Character Analysis
Emma is really not a "character" in the traditional sense of the word. She’s actually more of a concept – she is the subject of Stephen’s adoration, but we have no real sense of her as a person. She is the inspiration for some of Stephen’s first experiments in verse; as a child, he writes a super-romanticized poem to her, and ten years later, still infatuated, he writes her a villanelle (a complicated, super-style-conscious poetic form). Neither of these poems focuses on her specific characteristics. Instead, they vaguely evoke Stephen’s feelings of love, desire, and confusion.
Like a lot of cases of puppy love, Stephen seems to be more enamored by the idea of capital-L-Love than with Emma herself; he is devoted to the poetic ideal of a "beloved" to dedicate his poems to. Inspired by the ideal women he encounters in the poems of Byron and in The Count of Monte Cristo, Stephen creates an image of Emma that he idolizes (for ten years!). This interest in following a certain poetic model is yet another indication of Stephen’s gradual but inevitable transformation into an artist.

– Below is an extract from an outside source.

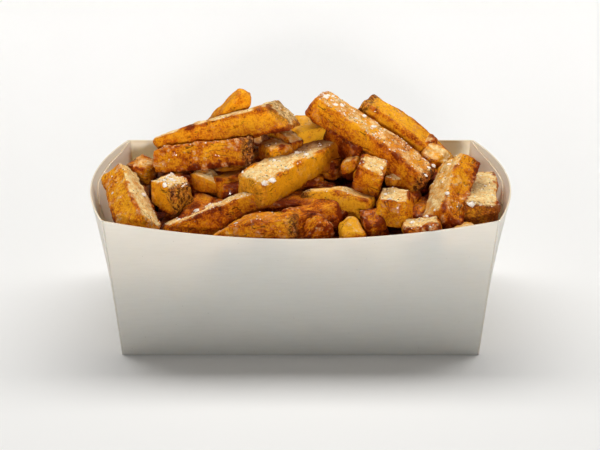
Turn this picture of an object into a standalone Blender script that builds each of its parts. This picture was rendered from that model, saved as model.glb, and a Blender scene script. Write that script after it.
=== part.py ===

At the end of the novel, we finally start to see Emma as a flesh-and-blood creature; her encounters with Stephen reveal her to be nothing more than a normal Irish girl, rather than a divine and unattainable creature. All the same, Stephen cannot bring himself to start a relationship with her. After their last meeting, Stephen seems shocked to note that he "likes" her – all along, he has idolized her image, but we get the feeling that he knows almost as little about her as we do. When Stephen, on the brink of his departure from Ireland, mentions that he’s seeking a certain "reality of experience" out in the world, it’s an indication that some of the past experiences we’ve witnessed have lacked reality – like his relationship with Emma.